[Start]

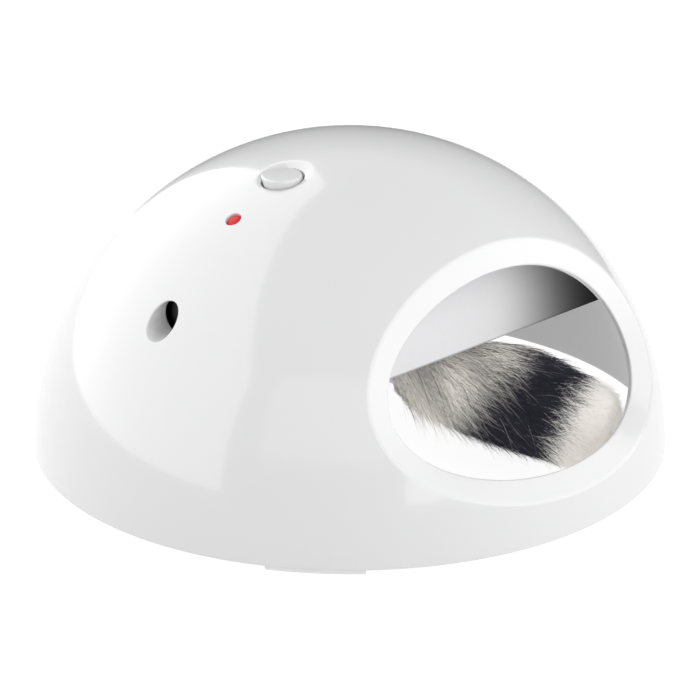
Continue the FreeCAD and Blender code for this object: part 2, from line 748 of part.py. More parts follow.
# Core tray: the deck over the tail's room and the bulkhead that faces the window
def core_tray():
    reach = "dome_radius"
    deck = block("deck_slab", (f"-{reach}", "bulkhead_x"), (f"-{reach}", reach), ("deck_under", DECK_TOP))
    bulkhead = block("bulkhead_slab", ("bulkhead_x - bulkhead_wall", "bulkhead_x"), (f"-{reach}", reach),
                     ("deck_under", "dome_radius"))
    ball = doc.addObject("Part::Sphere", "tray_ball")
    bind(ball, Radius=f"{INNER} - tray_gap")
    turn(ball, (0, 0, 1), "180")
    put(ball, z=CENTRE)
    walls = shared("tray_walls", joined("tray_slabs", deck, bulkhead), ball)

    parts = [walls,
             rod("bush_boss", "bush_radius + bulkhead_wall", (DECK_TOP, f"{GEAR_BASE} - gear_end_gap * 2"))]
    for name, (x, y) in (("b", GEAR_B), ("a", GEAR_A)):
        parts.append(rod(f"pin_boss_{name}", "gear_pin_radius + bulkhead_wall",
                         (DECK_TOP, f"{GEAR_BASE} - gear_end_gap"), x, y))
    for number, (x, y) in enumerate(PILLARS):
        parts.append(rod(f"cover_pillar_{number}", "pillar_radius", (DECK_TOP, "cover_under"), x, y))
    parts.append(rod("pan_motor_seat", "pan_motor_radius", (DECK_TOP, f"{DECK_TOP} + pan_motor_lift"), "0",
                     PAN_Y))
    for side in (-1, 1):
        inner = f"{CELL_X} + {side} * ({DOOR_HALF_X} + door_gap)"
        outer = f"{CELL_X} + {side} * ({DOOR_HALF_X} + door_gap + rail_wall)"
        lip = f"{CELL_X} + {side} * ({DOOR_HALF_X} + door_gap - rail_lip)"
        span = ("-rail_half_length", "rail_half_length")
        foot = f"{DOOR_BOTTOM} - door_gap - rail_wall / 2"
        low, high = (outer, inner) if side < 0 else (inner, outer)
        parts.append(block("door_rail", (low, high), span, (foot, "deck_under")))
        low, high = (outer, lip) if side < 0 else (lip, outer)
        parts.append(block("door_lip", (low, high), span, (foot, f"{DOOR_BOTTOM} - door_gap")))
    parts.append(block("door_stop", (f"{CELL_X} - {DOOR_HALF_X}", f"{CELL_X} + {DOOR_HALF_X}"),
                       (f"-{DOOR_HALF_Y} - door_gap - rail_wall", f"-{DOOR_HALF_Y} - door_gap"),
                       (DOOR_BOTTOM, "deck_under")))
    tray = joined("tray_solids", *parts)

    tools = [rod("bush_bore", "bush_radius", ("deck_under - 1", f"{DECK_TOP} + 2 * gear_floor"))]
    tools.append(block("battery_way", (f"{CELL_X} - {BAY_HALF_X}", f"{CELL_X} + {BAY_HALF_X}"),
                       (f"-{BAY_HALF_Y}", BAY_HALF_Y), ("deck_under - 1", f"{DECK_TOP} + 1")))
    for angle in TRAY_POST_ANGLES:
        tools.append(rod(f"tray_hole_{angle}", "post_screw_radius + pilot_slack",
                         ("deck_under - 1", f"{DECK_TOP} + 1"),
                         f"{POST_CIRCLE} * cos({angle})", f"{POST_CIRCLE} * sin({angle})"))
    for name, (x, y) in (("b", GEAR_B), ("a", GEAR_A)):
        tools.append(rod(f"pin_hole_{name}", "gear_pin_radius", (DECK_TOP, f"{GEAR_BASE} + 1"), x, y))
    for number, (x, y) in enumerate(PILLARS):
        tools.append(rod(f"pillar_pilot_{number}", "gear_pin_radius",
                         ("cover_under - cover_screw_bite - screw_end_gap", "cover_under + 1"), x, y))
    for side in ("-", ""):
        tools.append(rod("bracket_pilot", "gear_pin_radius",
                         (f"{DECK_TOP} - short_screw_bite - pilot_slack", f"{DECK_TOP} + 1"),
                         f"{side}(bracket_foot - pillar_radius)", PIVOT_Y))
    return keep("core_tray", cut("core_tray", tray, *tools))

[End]
[Start]

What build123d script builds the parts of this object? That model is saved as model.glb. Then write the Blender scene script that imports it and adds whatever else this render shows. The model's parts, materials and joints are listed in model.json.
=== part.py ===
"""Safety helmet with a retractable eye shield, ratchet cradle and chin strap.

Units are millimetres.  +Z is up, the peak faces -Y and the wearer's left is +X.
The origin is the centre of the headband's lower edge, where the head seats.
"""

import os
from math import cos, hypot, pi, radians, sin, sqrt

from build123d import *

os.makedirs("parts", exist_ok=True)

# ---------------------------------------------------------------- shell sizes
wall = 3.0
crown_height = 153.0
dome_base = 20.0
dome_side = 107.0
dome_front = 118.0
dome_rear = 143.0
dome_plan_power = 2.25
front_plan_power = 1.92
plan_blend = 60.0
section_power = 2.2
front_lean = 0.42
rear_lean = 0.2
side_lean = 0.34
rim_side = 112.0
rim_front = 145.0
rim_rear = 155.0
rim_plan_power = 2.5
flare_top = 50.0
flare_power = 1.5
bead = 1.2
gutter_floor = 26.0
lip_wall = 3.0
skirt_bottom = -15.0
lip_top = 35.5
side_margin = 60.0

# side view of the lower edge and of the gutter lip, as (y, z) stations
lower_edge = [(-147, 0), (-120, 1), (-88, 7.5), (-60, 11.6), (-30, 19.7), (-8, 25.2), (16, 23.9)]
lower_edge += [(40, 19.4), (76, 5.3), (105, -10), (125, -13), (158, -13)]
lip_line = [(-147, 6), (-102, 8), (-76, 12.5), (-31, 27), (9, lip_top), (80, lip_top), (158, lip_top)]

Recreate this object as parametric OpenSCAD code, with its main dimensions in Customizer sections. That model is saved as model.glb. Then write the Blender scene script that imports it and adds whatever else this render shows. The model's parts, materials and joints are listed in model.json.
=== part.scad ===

[End]

— Your instructions —
Using the data above, reproduce exactly the lines from the line that contains "Continue the FreeCAD" through the line that contains "deck, bulkhead), ball)", including both.

— Solution below —
Continue the FreeCAD and Blender code for this object: part 2, from line 748 of part.py. More parts follow.
# Core tray: the deck over the tail's room and the bulkhead that faces the window
def core_tray():
    reach = "dome_radius"
    deck = block("deck_slab", (f"-{reach}", "bulkhead_x"), (f"-{reach}", reach), ("deck_under", DECK_TOP))
    bulkhead = block("bulkhead_slab", ("bulkhead_x - bulkhead_wall", "bulkhead_x"), (f"-{reach}", reach),
                     ("deck_under", "dome_radius"))
    ball = doc.addObject("Part::Sphere", "tray_ball")
    bind(ball, Radius=f"{INNER} - tray_gap")
    turn(ball, (0, 0, 1), "180")
    put(ball, z=CENTRE)
    walls = shared("tray_walls", joined("tray_slabs", deck, bulkhead), ball)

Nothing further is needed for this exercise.